Recent updates on matters of interest:
Cases thrown out of Court, retroactively
This one happened to involve George Floyd, who was killed in Minneapolis many years later:
Probe of Old Drug Cases Raises Questions About 2004 George Floyd Arrest
You might say that police misconduct changed his whole life long before he died at the hands of an officer in a distant city. A different prosecutor is revisiting this now.
That’s often what it takes for change — somebody new to view the evidence through fresh eyes. Sometimes the whole house of cards starts to shake. By then, of course, a new set of challenges confronts the prosecution team. Key principals – witnesses, attorneys, judges, police officers – are gone, perhaps for many years. Just figuring out what happened, in case after case, is a massive task.
But once momentum builds, it can end in tremendous damage to the credibility of a department or a government. Something relatively minor — distorting or exaggerating one’s credentials, lying under oath about an unrelated issue – can, in the right circumstances, lead to wholesale reversals of criminal convictions. Years of work, undone with a stroke of a judge’s pen.
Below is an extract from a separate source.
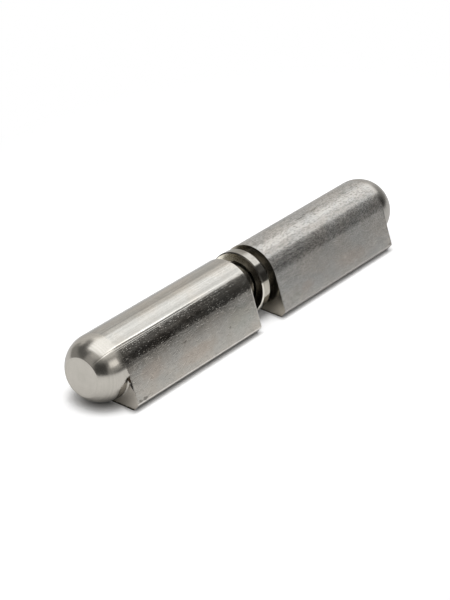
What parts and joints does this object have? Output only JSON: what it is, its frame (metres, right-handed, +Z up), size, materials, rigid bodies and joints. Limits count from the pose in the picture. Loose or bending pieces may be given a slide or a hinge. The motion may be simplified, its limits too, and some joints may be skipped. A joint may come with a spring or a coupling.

For instance, this case from when I was still in the Washington DC area. It led to the biggest scandal of its type in recent memory, centering on false claims of expertise on the part of a witness who happened to be a police officer.
Next: A crisis in funding for addiction treatment programs
The article:
A New Addiction Crisis: Treatment Centers Face Financial Collapse
You may be aware of the acute difficulties some treatment programs are experiencing when it comes to paying bills and keeping their doors open. In this case, we’re focusing on outpatient programs, particularly those that serve indigent and uninsured clients. Mostly nonprofits, without extensive reserves.
The article features a busy program in the city of Baltimore. As I’m positive there’s no shortage of Baltimoreans who need treatment, why are so few showing up? The article explores that issue.
Telehealth has made a difference, but not to the point where program expenses are covered. The Paycheck Protection Program (PPP) of the Small Business Administration has indeed helped some programs, while others say they’re still waiting on funds. It’s a bridge loan, essentially, with certain conditions to meet. Still, every nickel helps.
Telehealth has some clear advantages — it’s cheaper to provide, obviously, and can reduce no-shows, a perennial problem for outpatient treatment. Clinicians have discovered they can do many if not most of their work online, with zero risk of accidental transmission of the virus during activities.
Still, some warn, the bond between clinician and counselor isn’t the same, and addiction clients are more likely to cheat in terms of substance use, among other problem behaviors. A counselor might pick up on the signs if the client were right in front of them. Harder if you rely on an image on a TV screen.
We’ll need more research on long-term effectiveness.
Like everything else in the complex world of treatment, there will be benefits & there will be risks. That never changes.